Ah si ! Il existe une autre condition, massive, évidente, « incontournable » :l'adoption rapide de la convention collective unique de branche et de ses grilles de qualifications et de salaires. Car, pourquoi les salariés iraient-ils faire valider leurs acquis et se former sur leurs manques, si cela ne débouchait pas aussi sur de nouveaux échelons et une reconnaissance sonnante et trébuchante ? A quoi leur servirait un beau parchemin s'il ne valait pas trois kopecks ? C'est pourtant le cas, dans l'état actuel de certaines conventions où, par exemple, la prise en compte des diplômés CAFAD est contingentée. A ce jour, il n'est pas sûr que les 28 premiers titulaires du DEAVS en aient tous tiré autre chose qu'une légitime fierté et les félicitations du jury.

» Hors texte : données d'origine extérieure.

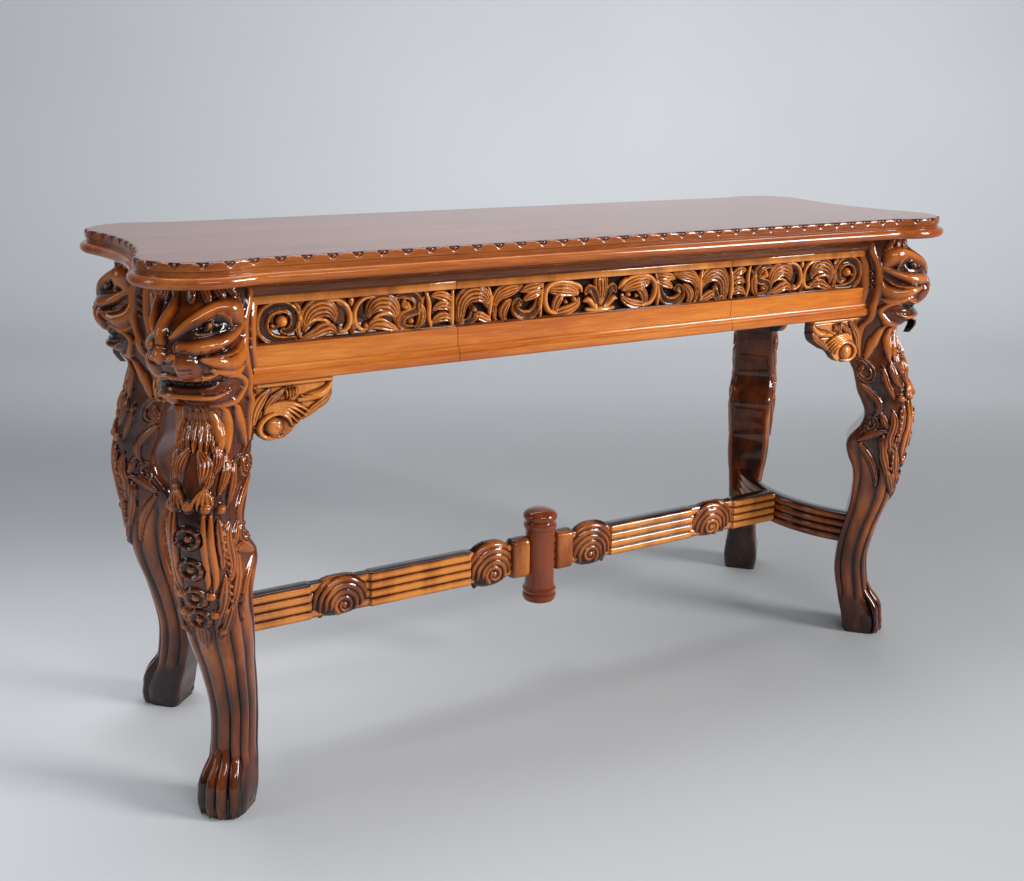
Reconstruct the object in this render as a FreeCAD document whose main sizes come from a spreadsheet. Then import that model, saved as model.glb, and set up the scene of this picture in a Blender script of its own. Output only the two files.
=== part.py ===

Et que certains ne soient pas encore et toujours au SMIC. Un scandale qui ne peut, évidemment, perdurer.
Marie-Jo Maerel
(1) Sur le nouveau diplôme et ses référentiels professionnel et de certification, voir ASH n° 2257 du 5-04-02. Sur la validation des acquis de l'expérience, voir ASH n° 2262-2263 du 17-05-02 et n° 2264 du 24-05-02.
(2) L'Union nationale des associations de soins et services à domicile (Unassad), l'Union nationale ADMR (Unadmr), le réseau des associations d'aide à domicile (Adessa) et la Fédération nationale d'aide et d'intervention à domicile (FNAID).